E nella confusione generalizzata, quindi, si continua ad agire senza colpo ferire. Ma potrebbe non essere più così. Le cose starebbero cambiando grazie all’introduzione della legge n.4 del 14 gennaio 2013, “Disposizioni in materia di professioni non organizzate”, una legge che tende a regolamentare quelle professioni – soprattutto quelle legate al lavoro intellettuale – che non sono tutelate da ordini. Un provvedimento che molti, all’interno dell’ambiente bibliotecario, hanno definito epocale.
Perché? I bibliotecari si collocano nell’universo dei professionisti non regolamentati. La legge, che riconosce l’azione di tutela svolta dalle associazioni di categoria come l’Aib, servirebbe a creare dei paletti in modo tale che non possano più essere messe in atto cattive pratiche nell’assunzione dei bibliotecari. Queste associazioni, in definitiva, verrebbero equiparate – o giù di lì – agli ordini professionali. Scrive Raffaele De Magistris nel Bollettino Aib:
Come risposta alla crisi le pubbliche amministrazioni negli ultimi tempi hanno moltiplicato oltre le dimensioni fisiologiche, e anche in dubbia osservanza delle leggi, due insidiosi espedienti: il ricorso massiccio al volontariato e l’affidamento in outsourcing dei servizi secondo il criterio più basso . È sperabile che la legge 4/2013 e la conseguente definizione dei contenuti della professione e dei profili professionali, riescano ad arginare, in tutto o in parte, tali fenomeni degenerativi che rischiano di inquinare il lavoro in biblioteca, penalizzando in definitiva la qualità di quei servizi che a parole si dichiara di voler implementare.

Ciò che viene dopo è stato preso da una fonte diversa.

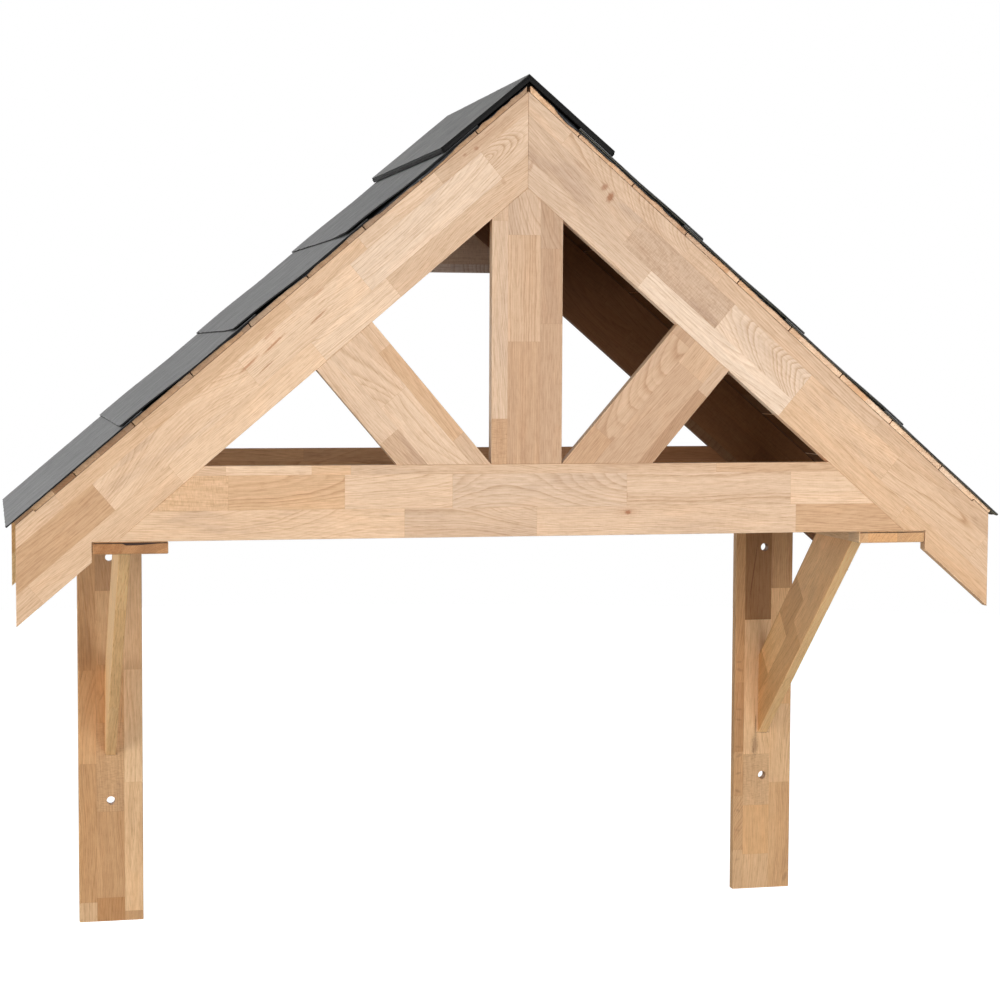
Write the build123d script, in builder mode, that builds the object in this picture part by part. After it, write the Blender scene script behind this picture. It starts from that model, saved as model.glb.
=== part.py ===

Ma è pur sempre una situazione di stallo difficile da superare se il paese non riesce a uscire dalle sabbie mobili in cui è impantanato, riconoscendo il giusto ruolo della cultura come motore di ripresa. “Pompei crolla – dice Paiano – un bene materiale viene giù. Ma la verità è che stanno crollando anche le competenze. Ci scandalizziamo per la caduta di un muro, di una pietra ma non ci chiediamo che paese stiamo dando in mano ai nostri figli”.